Source material:
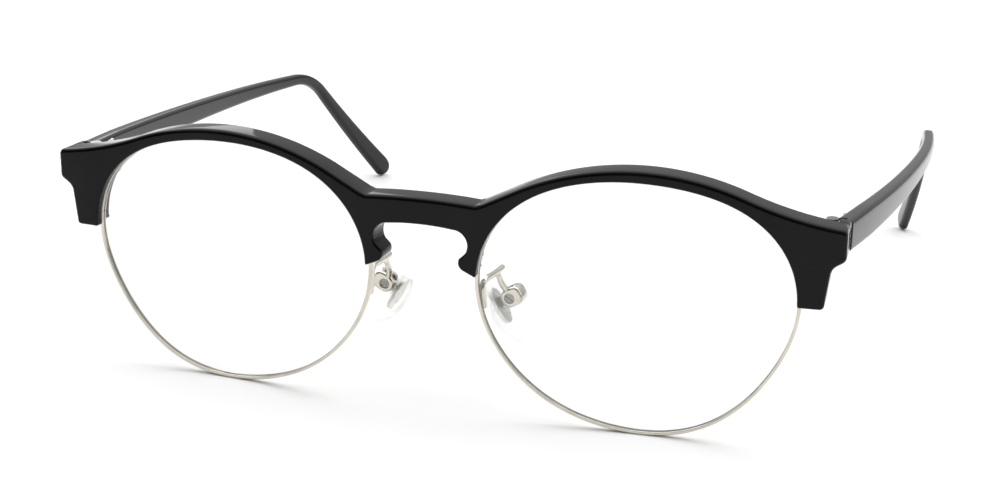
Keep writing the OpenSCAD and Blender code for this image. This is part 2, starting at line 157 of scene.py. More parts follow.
def spline(points, per_span):
    """A smooth curve through the points."""
    p = [Vector(q) for q in points]
    out = []
    for i in range(len(p) - 1):
        a, b, c, d = p[max(i - 1, 0)], p[i], p[i + 1], p[min(i + 2, len(p) - 1)]
        for k in range(per_span):
            t = k / per_span
            out.append(0.5 * (2 * b + (c - a) * t + (2 * a - 5 * b + 4 * c - d) * t * t
                              + (3 * b - a - 3 * c + d) * t ** 3))
    out.append(p[-1])
    return out


# angles of a rounded edge, from one face to the next
QUARTER = [k * math.pi / 14 for k in range(8)]


def smoothstep(t):
    t = min(1.0, max(0.0, t))
    return t * t * (3 - 2 * t)


# ---- materials ----

def new_material(name):
    mat = bpy.data.materials.new(name)
    mat.use_nodes = True
    nodes, links = mat.node_tree.nodes, mat.node_tree.links
    nodes.clear()
    out = nodes.new("ShaderNodeOutputMaterial")
    shader = nodes.new("ShaderNodeBsdfPrincipled")
    links.new(shader.outputs[0], out.inputs[0])
    coords = nodes.new("ShaderNodeTexCoord")
    return mat, nodes, links, shader, coords.outputs["Object"]


def noise(nodes, links, coords, scale, detail=4.0, stretch=None, roughness=0.55):
    if stretch is not None:
        mapping = nodes.new("ShaderNodeMapping")
        mapping.inputs["Scale"].default_value = stretch
        links.new(coords, mapping.inputs["Vector"])
        coords = mapping.outputs[0]
    n = nodes.new("ShaderNodeTexNoise")
    n.inputs["Scale"].default_value = scale
    n.inputs["Detail"].default_value = detail
    n.inputs["Roughness"].default_value = roughness
    links.new(coords, n.inputs["Vector"])
    return n.outputs["Fac"]


def ramp(nodes, links, fac, stops):
    r = nodes.new("ShaderNodeValToRGB")
    r.color_ramp.elements[0].position, r.color_ramp.elements[0].color = stops[0]
    r.color_ramp.elements[1].position, r.color_ramp.elements[1].color = stops[-1]
    for pos, col in stops[1:-1]:
        r.color_ramp.elements.new(pos).color = col
    links.new(fac, r.inputs[0])
    return r.outputs[0]


def remap(nodes, links, fac, low, high, lo=0.3, hi=0.7):
    m = nodes.new("ShaderNodeMapRange")
    m.inputs["From Min"].default_value = lo
    m.inputs["From Max"].default_value = hi
    m.inputs["To Min"].default_value = low
    m.inputs["To Max"].default_value = high
    links.new(fac, m.inputs["Value"])
    return m.outputs[0]


def bump(nodes, links, shader, layers):
    """layers: (height socket, strength, distance in metres)"""
    previous = None
    for height, strength, distance in layers:
        b = nodes.new("ShaderNodeBump")
        b.inputs["Strength"].default_value = strength
        b.inputs["Distance"].default_value = distance
        links.new(height, b.inputs["Height"])
        if previous is not None:
            links.new(previous, b.inputs["Normal"])
        previous = b.outputs[0]
    links.new(previous, shader.inputs["Normal"])


def grey(v, tint=(1.0, 1.0, 1.0)):
    return (v * tint[0], v * tint[1], v * tint[2], 1.0)


def acetate(name, along, gloss):
    """Polished black cellulose acetate; along stretches the polishing marks."""
    mat, nodes, links, shader, coords = new_material(name)
    cloud = noise(nodes, links, coords, 90, 5.0)
    links.new(ramp(nodes, links, cloud, [
        (0.3, grey(0.003, (1.0, 1.0, 1.05))), (0.7, grey(0.006, (1.0, 0.99, 1.0)))]),
        shader.inputs["Base Color"])
    smear = noise(nodes, links, coords, 210, 6.0, along)
    links.new(remap(nodes, links, smear, 0.045, 0.13), shader.inputs["Roughness"])
    shader.inputs["IOR"].default_value = 1.5
    shader.inputs["Specular IOR Level"].default_value = gloss
    polish = noise(nodes, links, coords, 1400, 3.0, along)
    wave = noise(nodes, links, coords, 120, 2.0)
    bump(nodes, links, shader, [(wave, 0.12, 0.00012), (polish, 0.05, 0.00002)])
    return mat


def metal(name, colour, rough, grain, along=(1.0, 1.0, 1.0)):
    mat, nodes, links, shader, coords = new_material(name)
    cloud = noise(nodes, links, coords, 260, 4.0)
    dark = tuple(c * 0.86 for c in colour)
    links.new(ramp(nodes, links, cloud, [(0.3, (*dark, 1.0)), (0.65, (*colour, 1.0))]),
              shader.inputs["Base Color"])
    shader.inputs["Metallic"].default_value = 1.0
    scuff = noise(nodes, links, coords, 900, 5.0, along)
    links.new(remap(nodes, links, scuff, rough * 0.6, rough * 1.5),
              shader.inputs["Roughness"])
    fine = noise(nodes, links, coords, 5200, 3.0, along)
    pits = noise(nodes, links, coords, 700, 2.0)
    bump(nodes, links, shader, [(pits, grain * 0.6, 0.00004), (fine, grain, 0.00001)])
    return mat


def lens_material(name):
    mat, nodes, links, shader, coords = new_material(name)
    smear = noise(nodes, links, coords, 70, 5.0)
    links.new(ramp(nodes, links, smear, [
        (0.3, (0.90, 0.95, 0.94, 1.0)), (0.7, (0.97, 0.99, 0.98, 1.0))]),
        shader.inputs["Base Color"])
    links.new(remap(nodes, links, smear, 0.0, 0.035), shader.inputs["Roughness"])
    shader.inputs["IOR"].default_value = 1.5
    shader.inputs["Alpha"].default_value = 0.09
    specks = noise(nodes, links, coords, 900, 2.0)
    bump(nodes, links, shader, [(specks, 0.02, 0.00001)])
    return mat


def silicone(name):
    mat, nodes, links, shader, coords = new_material(name)
    haze = noise(nodes, links, coords, 320, 5.0)
    links.new(ramp(nodes, links, haze, [
        (0.3, (0.95, 0.96, 0.955, 1.0)), (0.7, (0.99, 0.995, 0.99, 1.0))]),
        shader.inputs["Base Color"])
    links.new(remap(nodes, links, haze, 0.01, 0.08), shader.inputs["Roughness"])
    shader.inputs["IOR"].default_value = 1.41
    shader.inputs["Transmission Weight"].default_value = 1.0
    shader.inputs["Alpha"].default_value = 0.36
    skin = noise(nodes, links, coords, 2600, 4.0)
    dimple = noise(nodes, links, coords, 420, 2.0)
    bump(nodes, links, shader, [(dimple, 0.06, 0.00004), (skin, 0.04, 0.00001)])
    return mat


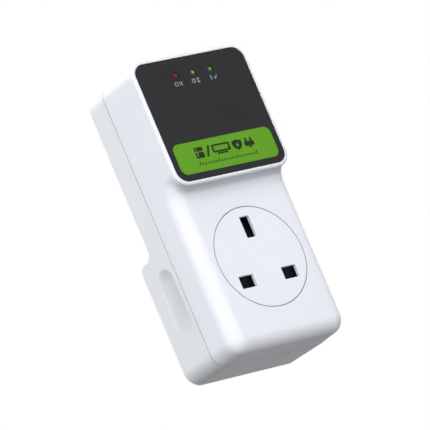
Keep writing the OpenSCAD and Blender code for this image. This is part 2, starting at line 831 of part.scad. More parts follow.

What needs to be done:
Reproduce the data in full, exactly as presented.

Solution to this task:
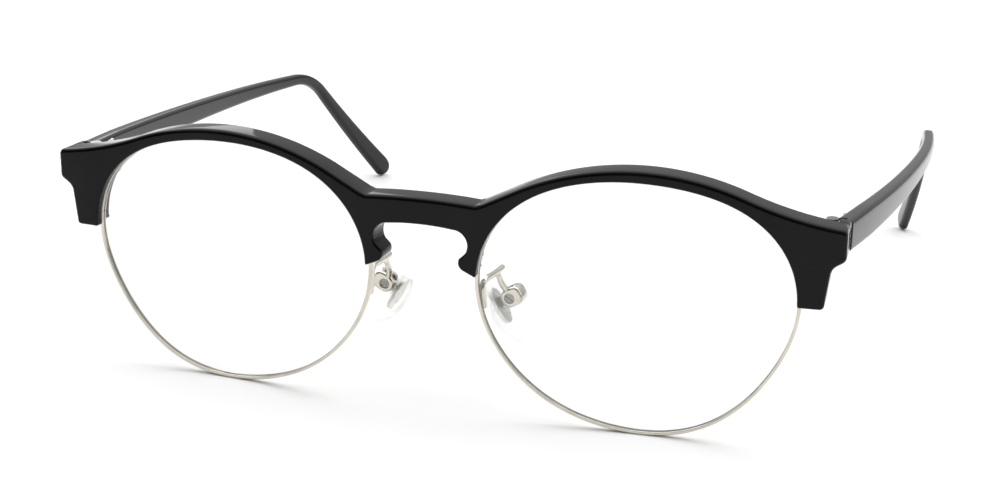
Keep writing the OpenSCAD and Blender code for this image. This is part 2, starting at line 157 of scene.py. More parts follow.
def spline(points, per_span):
    """A smooth curve through the points."""
    p = [Vector(q) for q in points]
    out = []
    for i in range(len(p) - 1):
        a, b, c, d = p[max(i - 1, 0)], p[i], p[i + 1], p[min(i + 2, len(p) - 1)]
        for k in range(per_span):
            t = k / per_span
            out.append(0.5 * (2 * b + (c - a) * t + (2 * a - 5 * b + 4 * c - d) * t * t
                              + (3 * b - a - 3 * c + d) * t ** 3))
    out.append(p[-1])
    return out


# angles of a rounded edge, from one face to the next
QUARTER = [k * math.pi / 14 for k in range(8)]


def smoothstep(t):
    t = min(1.0, max(0.0, t))
    return t * t * (3 - 2 * t)


# ---- materials ----

def new_material(name):
    mat = bpy.data.materials.new(name)
    mat.use_nodes = True
    nodes, links = mat.node_tree.nodes, mat.node_tree.links
    nodes.clear()
    out = nodes.new("ShaderNodeOutputMaterial")
    shader = nodes.new("ShaderNodeBsdfPrincipled")
    links.new(shader.outputs[0], out.inputs[0])
    coords = nodes.new("ShaderNodeTexCoord")
    return mat, nodes, links, shader, coords.outputs["Object"]


def noise(nodes, links, coords, scale, detail=4.0, stretch=None, roughness=0.55):
    if stretch is not None:
        mapping = nodes.new("ShaderNodeMapping")
        mapping.inputs["Scale"].default_value = stretch
        links.new(coords, mapping.inputs["Vector"])
        coords = mapping.outputs[0]
    n = nodes.new("ShaderNodeTexNoise")
    n.inputs["Scale"].default_value = scale
    n.inputs["Detail"].default_value = detail
    n.inputs["Roughness"].default_value = roughness
    links.new(coords, n.inputs["Vector"])
    return n.outputs["Fac"]


def ramp(nodes, links, fac, stops):
    r = nodes.new("ShaderNodeValToRGB")
    r.color_ramp.elements[0].position, r.color_ramp.elements[0].color = stops[0]
    r.color_ramp.elements[1].position, r.color_ramp.elements[1].color = stops[-1]
    for pos, col in stops[1:-1]:
        r.color_ramp.elements.new(pos).color = col
    links.new(fac, r.inputs[0])
    return r.outputs[0]


def remap(nodes, links, fac, low, high, lo=0.3, hi=0.7):
    m = nodes.new("ShaderNodeMapRange")
    m.inputs["From Min"].default_value = lo
    m.inputs["From Max"].default_value = hi
    m.inputs["To Min"].default_value = low
    m.inputs["To Max"].default_value = high
    links.new(fac, m.inputs["Value"])
    return m.outputs[0]


def bump(nodes, links, shader, layers):
    """layers: (height socket, strength, distance in metres)"""
    previous = None
    for height, strength, distance in layers:
        b = nodes.new("ShaderNodeBump")
        b.inputs["Strength"].default_value = strength
        b.inputs["Distance"].default_value = distance
        links.new(height, b.inputs["Height"])
        if previous is not None:
            links.new(previous, b.inputs["Normal"])
        previous = b.outputs[0]
    links.new(previous, shader.inputs["Normal"])


def grey(v, tint=(1.0, 1.0, 1.0)):
    return (v * tint[0], v * tint[1], v * tint[2], 1.0)


def acetate(name, along, gloss):
    """Polished black cellulose acetate; along stretches the polishing marks."""
    mat, nodes, links, shader, coords = new_material(name)
    cloud = noise(nodes, links, coords, 90, 5.0)
    links.new(ramp(nodes, links, cloud, [
        (0.3, grey(0.003, (1.0, 1.0, 1.05))), (0.7, grey(0.006, (1.0, 0.99, 1.0)))]),
        shader.inputs["Base Color"])
    smear = noise(nodes, links, coords, 210, 6.0, along)
    links.new(remap(nodes, links, smear, 0.045, 0.13), shader.inputs["Roughness"])
    shader.inputs["IOR"].default_value = 1.5
    shader.inputs["Specular IOR Level"].default_value = gloss
    polish = noise(nodes, links, coords, 1400, 3.0, along)
    wave = noise(nodes, links, coords, 120, 2.0)
    bump(nodes, links, shader, [(wave, 0.12, 0.00012), (polish, 0.05, 0.00002)])
    return mat


def metal(name, colour, rough, grain, along=(1.0, 1.0, 1.0)):
    mat, nodes, links, shader, coords = new_material(name)
    cloud = noise(nodes, links, coords, 260, 4.0)
    dark = tuple(c * 0.86 for c in colour)
    links.new(ramp(nodes, links, cloud, [(0.3, (*dark, 1.0)), (0.65, (*colour, 1.0))]),
              shader.inputs["Base Color"])
    shader.inputs["Metallic"].default_value = 1.0
    scuff = noise(nodes, links, coords, 900, 5.0, along)
    links.new(remap(nodes, links, scuff, rough * 0.6, rough * 1.5),
              shader.inputs["Roughness"])
    fine = noise(nodes, links, coords, 5200, 3.0, along)
    pits = noise(nodes, links, coords, 700, 2.0)
    bump(nodes, links, shader, [(pits, grain * 0.6, 0.00004), (fine, grain, 0.00001)])
    return mat


def lens_material(name):
    mat, nodes, links, shader, coords = new_material(name)
    smear = noise(nodes, links, coords, 70, 5.0)
    links.new(ramp(nodes, links, smear, [
        (0.3, (0.90, 0.95, 0.94, 1.0)), (0.7, (0.97, 0.99, 0.98, 1.0))]),
        shader.inputs["Base Color"])
    links.new(remap(nodes, links, smear, 0.0, 0.035), shader.inputs["Roughness"])
    shader.inputs["IOR"].default_value = 1.5
    shader.inputs["Alpha"].default_value = 0.09
    specks = noise(nodes, links, coords, 900, 2.0)
    bump(nodes, links, shader, [(specks, 0.02, 0.00001)])
    return mat


def silicone(name):
    mat, nodes, links, shader, coords = new_material(name)
    haze = noise(nodes, links, coords, 320, 5.0)
    links.new(ramp(nodes, links, haze, [
        (0.3, (0.95, 0.96, 0.955, 1.0)), (0.7, (0.99, 0.995, 0.99, 1.0))]),
        shader.inputs["Base Color"])
    links.new(remap(nodes, links, haze, 0.01, 0.08), shader.inputs["Roughness"])
    shader.inputs["IOR"].default_value = 1.41
    shader.inputs["Transmission Weight"].default_value = 1.0
    shader.inputs["Alpha"].default_value = 0.36
    skin = noise(nodes, links, coords, 2600, 4.0)
    dimple = noise(nodes, links, coords, 420, 2.0)
    bump(nodes, links, shader, [(dimple, 0.06, 0.00004), (skin, 0.04, 0.00001)])
    return mat


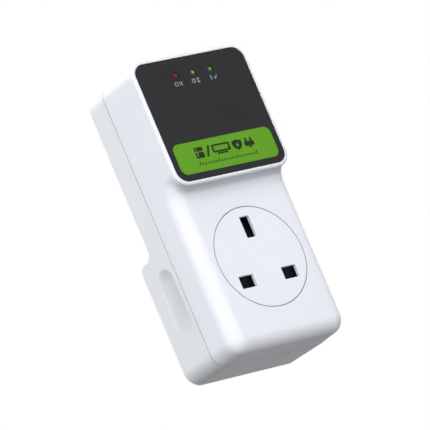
Keep writing the OpenSCAD and Blender code for this image. This is part 2, starting at line 831 of part.scad. More parts follow.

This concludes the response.